(CAD and scene scripts)
==*==
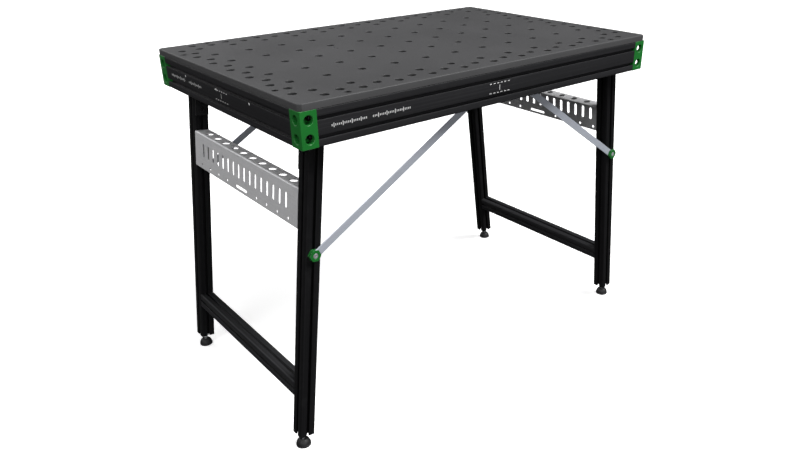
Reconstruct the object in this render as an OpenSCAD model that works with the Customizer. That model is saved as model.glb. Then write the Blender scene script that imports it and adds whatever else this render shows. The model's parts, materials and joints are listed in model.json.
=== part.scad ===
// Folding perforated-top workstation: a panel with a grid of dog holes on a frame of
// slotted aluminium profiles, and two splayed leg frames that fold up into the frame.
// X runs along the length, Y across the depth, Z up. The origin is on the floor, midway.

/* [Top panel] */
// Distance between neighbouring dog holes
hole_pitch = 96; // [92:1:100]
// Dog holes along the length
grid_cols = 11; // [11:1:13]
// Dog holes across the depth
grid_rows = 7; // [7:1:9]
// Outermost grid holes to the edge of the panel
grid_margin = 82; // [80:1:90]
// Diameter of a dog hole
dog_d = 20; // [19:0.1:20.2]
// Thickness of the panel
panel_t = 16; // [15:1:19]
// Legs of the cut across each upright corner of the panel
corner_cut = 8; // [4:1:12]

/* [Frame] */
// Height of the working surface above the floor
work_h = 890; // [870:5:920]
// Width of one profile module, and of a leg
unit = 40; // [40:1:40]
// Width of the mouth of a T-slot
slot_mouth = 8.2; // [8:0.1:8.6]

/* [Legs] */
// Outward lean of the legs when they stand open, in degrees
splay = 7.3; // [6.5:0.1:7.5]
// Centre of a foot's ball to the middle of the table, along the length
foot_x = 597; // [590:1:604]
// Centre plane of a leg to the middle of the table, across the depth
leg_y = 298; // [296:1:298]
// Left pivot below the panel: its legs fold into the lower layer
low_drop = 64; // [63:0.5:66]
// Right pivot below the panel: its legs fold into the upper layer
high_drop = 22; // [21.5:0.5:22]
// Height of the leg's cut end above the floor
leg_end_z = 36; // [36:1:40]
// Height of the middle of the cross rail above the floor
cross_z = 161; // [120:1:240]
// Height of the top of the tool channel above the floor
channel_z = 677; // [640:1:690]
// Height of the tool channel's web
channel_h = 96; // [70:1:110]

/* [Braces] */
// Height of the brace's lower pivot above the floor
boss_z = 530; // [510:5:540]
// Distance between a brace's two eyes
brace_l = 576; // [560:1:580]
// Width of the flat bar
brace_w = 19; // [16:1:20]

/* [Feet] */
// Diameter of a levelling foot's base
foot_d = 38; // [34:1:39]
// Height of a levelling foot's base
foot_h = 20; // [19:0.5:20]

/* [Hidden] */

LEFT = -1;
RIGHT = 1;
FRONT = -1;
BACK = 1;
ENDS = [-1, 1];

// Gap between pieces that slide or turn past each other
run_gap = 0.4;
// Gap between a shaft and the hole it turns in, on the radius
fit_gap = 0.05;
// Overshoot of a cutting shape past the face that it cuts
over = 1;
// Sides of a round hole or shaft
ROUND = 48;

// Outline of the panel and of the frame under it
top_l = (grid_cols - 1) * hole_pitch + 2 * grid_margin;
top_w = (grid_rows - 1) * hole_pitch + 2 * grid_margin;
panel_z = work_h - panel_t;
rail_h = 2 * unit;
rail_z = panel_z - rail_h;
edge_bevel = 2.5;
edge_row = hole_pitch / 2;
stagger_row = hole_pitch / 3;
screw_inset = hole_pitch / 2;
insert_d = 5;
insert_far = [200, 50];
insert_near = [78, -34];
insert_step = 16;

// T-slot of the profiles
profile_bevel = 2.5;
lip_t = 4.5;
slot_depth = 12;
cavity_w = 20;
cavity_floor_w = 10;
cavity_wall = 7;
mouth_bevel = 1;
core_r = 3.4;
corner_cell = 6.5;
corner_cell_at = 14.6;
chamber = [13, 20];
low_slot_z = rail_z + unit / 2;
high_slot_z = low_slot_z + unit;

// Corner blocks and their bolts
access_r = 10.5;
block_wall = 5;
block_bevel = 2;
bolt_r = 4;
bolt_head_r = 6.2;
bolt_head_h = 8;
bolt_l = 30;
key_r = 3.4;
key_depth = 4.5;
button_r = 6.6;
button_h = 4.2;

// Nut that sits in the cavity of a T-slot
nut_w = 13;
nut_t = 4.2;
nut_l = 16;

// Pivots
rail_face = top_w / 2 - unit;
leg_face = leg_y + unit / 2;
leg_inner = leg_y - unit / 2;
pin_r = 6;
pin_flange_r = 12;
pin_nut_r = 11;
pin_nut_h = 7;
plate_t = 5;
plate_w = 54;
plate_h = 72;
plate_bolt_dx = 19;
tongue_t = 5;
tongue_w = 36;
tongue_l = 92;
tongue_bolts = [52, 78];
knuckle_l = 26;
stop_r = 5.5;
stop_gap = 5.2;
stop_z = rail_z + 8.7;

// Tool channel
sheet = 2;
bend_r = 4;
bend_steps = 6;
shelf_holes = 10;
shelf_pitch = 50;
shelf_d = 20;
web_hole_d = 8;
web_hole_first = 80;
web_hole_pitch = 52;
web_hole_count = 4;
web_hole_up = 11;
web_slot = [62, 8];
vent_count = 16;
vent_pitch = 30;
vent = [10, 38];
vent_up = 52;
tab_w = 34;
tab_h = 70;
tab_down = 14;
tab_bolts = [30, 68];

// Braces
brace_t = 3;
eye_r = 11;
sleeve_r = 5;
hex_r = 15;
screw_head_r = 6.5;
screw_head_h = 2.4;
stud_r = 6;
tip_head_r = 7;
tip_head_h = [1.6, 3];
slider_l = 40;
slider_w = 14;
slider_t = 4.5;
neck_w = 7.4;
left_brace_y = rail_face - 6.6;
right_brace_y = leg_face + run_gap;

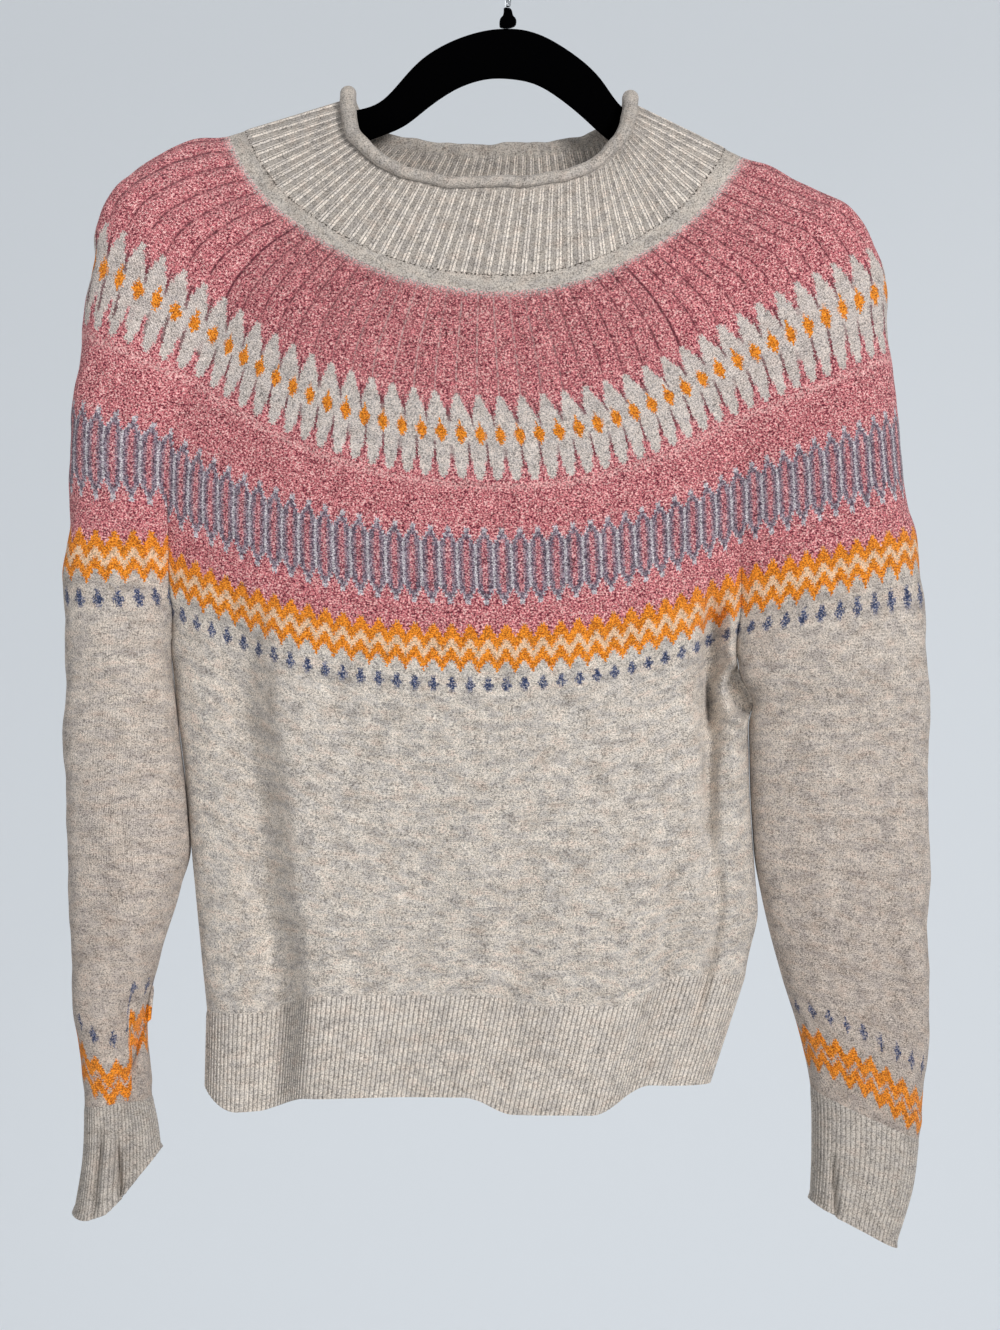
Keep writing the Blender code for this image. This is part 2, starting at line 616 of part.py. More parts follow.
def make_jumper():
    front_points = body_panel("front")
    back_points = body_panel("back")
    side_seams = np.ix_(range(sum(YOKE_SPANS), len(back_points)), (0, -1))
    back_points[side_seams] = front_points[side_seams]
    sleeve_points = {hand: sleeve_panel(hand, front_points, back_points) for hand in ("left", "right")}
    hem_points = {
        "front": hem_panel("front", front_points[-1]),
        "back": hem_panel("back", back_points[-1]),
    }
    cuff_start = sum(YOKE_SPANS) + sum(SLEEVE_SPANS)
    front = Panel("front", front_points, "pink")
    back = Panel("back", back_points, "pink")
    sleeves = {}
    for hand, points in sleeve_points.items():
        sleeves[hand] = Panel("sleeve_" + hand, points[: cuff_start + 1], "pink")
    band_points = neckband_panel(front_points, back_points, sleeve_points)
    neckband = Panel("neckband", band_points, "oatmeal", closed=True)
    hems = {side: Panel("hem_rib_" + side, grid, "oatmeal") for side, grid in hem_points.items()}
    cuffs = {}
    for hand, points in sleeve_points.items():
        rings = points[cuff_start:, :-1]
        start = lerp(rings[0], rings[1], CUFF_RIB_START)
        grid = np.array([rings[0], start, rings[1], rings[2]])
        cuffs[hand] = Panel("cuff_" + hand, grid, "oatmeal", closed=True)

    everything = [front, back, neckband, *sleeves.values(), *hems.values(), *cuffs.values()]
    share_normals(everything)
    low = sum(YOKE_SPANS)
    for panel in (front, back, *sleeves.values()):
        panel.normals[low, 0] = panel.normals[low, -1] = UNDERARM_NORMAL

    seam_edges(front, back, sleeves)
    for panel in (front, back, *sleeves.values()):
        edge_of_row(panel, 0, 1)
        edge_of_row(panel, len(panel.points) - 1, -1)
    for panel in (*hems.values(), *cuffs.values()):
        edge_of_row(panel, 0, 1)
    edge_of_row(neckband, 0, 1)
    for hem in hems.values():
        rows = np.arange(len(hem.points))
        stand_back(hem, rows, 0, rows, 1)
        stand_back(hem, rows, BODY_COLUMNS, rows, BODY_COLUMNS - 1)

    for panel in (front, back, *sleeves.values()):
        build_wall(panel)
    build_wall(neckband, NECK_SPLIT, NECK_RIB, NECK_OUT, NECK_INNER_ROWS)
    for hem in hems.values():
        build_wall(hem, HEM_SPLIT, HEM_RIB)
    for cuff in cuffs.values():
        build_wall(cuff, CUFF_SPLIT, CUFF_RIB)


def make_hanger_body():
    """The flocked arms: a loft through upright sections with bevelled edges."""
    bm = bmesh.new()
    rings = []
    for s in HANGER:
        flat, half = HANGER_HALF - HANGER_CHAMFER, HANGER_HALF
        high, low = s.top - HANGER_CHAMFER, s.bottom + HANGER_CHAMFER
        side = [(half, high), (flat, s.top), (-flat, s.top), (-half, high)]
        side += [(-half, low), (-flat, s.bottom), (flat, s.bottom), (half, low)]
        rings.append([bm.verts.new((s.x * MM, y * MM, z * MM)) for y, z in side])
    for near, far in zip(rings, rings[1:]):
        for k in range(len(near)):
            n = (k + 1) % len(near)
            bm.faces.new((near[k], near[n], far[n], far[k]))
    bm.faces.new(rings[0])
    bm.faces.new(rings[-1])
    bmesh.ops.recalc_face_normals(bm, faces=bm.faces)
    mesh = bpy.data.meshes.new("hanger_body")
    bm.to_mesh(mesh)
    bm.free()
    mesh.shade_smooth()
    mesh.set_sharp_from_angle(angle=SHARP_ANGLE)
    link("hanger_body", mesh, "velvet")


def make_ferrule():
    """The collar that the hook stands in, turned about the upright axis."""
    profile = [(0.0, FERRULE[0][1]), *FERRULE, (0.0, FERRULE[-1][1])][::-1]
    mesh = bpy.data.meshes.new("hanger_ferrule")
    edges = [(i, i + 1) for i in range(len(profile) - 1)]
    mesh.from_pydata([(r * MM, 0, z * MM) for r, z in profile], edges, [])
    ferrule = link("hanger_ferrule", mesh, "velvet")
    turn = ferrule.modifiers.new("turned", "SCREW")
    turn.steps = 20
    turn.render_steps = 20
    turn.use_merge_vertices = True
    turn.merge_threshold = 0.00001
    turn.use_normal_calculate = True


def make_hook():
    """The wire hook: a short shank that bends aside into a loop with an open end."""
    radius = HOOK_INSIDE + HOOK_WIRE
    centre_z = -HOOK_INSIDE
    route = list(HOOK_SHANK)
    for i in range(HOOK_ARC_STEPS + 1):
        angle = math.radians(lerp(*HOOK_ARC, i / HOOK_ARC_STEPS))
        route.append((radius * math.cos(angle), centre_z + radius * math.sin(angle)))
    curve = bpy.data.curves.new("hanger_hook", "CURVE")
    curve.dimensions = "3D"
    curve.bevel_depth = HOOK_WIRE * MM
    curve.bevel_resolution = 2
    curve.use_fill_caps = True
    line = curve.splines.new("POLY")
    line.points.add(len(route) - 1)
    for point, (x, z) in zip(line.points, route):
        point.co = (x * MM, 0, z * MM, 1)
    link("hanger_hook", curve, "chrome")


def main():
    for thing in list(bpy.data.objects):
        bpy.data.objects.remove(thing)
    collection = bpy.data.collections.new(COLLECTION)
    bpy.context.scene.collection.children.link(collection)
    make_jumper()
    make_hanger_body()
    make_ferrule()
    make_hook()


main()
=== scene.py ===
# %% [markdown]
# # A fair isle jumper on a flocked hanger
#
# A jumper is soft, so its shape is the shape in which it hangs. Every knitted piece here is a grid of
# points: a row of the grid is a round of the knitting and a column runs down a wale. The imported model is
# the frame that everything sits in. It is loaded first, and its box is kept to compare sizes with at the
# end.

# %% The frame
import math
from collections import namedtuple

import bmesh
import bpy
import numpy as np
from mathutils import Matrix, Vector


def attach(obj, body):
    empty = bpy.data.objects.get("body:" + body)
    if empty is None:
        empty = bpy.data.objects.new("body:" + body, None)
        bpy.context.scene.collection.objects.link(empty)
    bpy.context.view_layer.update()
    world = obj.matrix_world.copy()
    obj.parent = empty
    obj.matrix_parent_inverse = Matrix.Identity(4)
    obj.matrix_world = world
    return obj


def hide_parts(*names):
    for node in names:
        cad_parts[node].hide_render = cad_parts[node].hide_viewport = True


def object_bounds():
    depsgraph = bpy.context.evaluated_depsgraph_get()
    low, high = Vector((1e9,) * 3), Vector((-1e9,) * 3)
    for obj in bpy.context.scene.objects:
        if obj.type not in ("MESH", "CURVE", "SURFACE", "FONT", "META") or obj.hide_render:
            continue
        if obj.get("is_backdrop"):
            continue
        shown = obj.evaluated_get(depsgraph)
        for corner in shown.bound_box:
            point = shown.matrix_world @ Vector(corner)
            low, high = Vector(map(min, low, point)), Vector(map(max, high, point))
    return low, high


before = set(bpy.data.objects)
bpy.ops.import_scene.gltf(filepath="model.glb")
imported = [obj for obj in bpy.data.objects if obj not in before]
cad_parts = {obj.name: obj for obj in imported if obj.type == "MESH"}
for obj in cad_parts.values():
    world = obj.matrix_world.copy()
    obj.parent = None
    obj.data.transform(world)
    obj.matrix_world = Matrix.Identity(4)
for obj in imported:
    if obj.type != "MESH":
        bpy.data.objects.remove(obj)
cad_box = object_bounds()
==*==
* [STATED EXERCISE]: All lines in the listing above from the line containing "bpy.context.scene.collection.children.link(collection)" to the line containing "cad_parts[node].hide_render = cad_parts[node].hide_viewport", inclusive, should be retyped exactly; no other lines should appear.

* [RESPONSE TO THIS TASK]:
    bpy.context.scene.collection.children.link(collection)
    make_jumper()
    make_hanger_body()
    make_ferrule()
    make_hook()


main()
=== scene.py ===
# %% [markdown]
# # A fair isle jumper on a flocked hanger
#
# A jumper is soft, so its shape is the shape in which it hangs. Every knitted piece here is a grid of
# points: a row of the grid is a round of the knitting and a column runs down a wale. The imported model is
# the frame that everything sits in. It is loaded first, and its box is kept to compare sizes with at the
# end.

# %% The frame
import math
from collections import namedtuple

import bmesh
import bpy
import numpy as np
from mathutils import Matrix, Vector


def attach(obj, body):
    empty = bpy.data.objects.get("body:" + body)
    if empty is None:
        empty = bpy.data.objects.new("body:" + body, None)
        bpy.context.scene.collection.objects.link(empty)
    bpy.context.view_layer.update()
    world = obj.matrix_world.copy()
    obj.parent = empty
    obj.matrix_parent_inverse = Matrix.Identity(4)
    obj.matrix_world = world
    return obj


def hide_parts(*names):
    for node in names:
        cad_parts[node].hide_render = cad_parts[node].hide_viewport = True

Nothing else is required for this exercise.